Read Sports in America Page 15


  What makes Marshall’s arguments compelling is that while working on his doctorate he has taken x-rays which prove that elbows can be permanently damaged by excessive youthful pitching. He explains his own career: ‘As a kid I never pitched. The others were too much better. So they ruined their arms, but when I reached eighteen I had a good arm and was ready to go.’

  Orthopedists from various parts of the country have begun to issue warnings against premature overexertion. Dr. Nicholas Gianestras of Cincinnati believes that it constitutes a serious health hazard. Others are joining Marshall in recommending that no youthful hurler be allowed to pitch more than two innings if under the age of thirteen, nor more than three below the age of fifteen. And all advise that the curve ball be outlawed prior to age fifteen.

  Anyone who has studied this problem can predict what future orthopedists will be recommending. Dr. Thomas E. Shaffer of Columbus, Ohio, says, ‘We just don’t teach boys and girls the right sports in schools, the ones they will enjoy during their adult lives.’ He commends archery, bowling, golf, skating, tennis, swimming, boating. It is ironic, and a consequence of our adult attitudes, that the two sports on which we have spent the most effort and money for young boys are the two which they will not be able to use in adult life: football and baseball.

  The second area in which Little League got into trouble was its refusal to accept gracefully the dictate of a New Jersey official that girls must be allowed to play if public recreation areas were used or public support solicited. The bumbling response of the Little League officials became a source of national merriment and will be discussed in Chapter V.

  The most notorious scandal, however, erupted when Little League wrestled futilely with the problem of Taiwan. In 1939 a group of public-spirited amateurs assembled in Williamsport, Pennsylvania, to hatch a program that would encourage boys to play baseball during vacations. Every precaution would be taken to prevent injury and ensure good sportsmanship. In the following years millions of boys would participate in Little League, and in one follow-up study of 750,000 participants, only two percent had suffered any kind of injury, mostly trivial raspberries or dislocated fingers.

  The apex of this developmental period came about 1954, when the boys from Schenectady were winning their world championship.
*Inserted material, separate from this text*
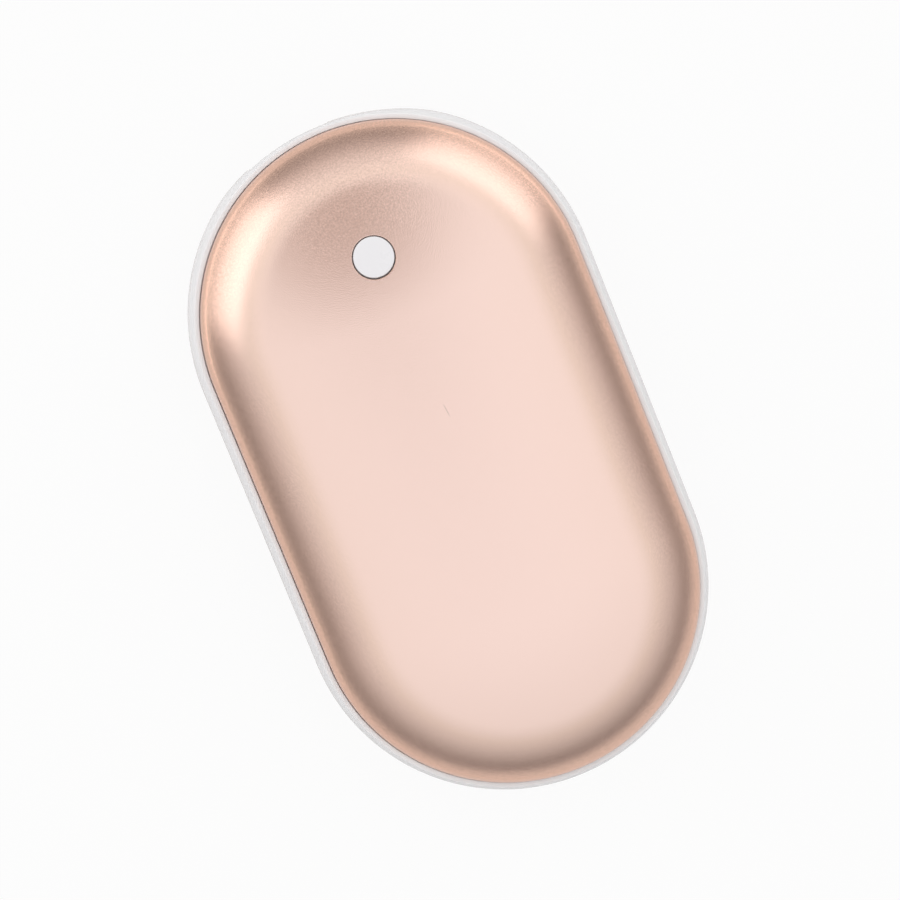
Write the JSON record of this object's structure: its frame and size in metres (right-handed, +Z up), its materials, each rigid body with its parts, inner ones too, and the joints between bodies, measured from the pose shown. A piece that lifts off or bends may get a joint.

After that, things began to get a little sticky. Baseball for boys became so popular that thirty-one countries sponsored Little Leagues, and some of the better ones started coming to Williamsport for the world championships. Many Americans can remember the thrill that swept our country when a gallant bunch of kids from Monterrey, Mexico, won in 1956. Of course, our enthusiasm waned a bit when they won again in 1957. And when the Japanese picked up a couple of crowns in 1967 and 1968, we became downright hostile.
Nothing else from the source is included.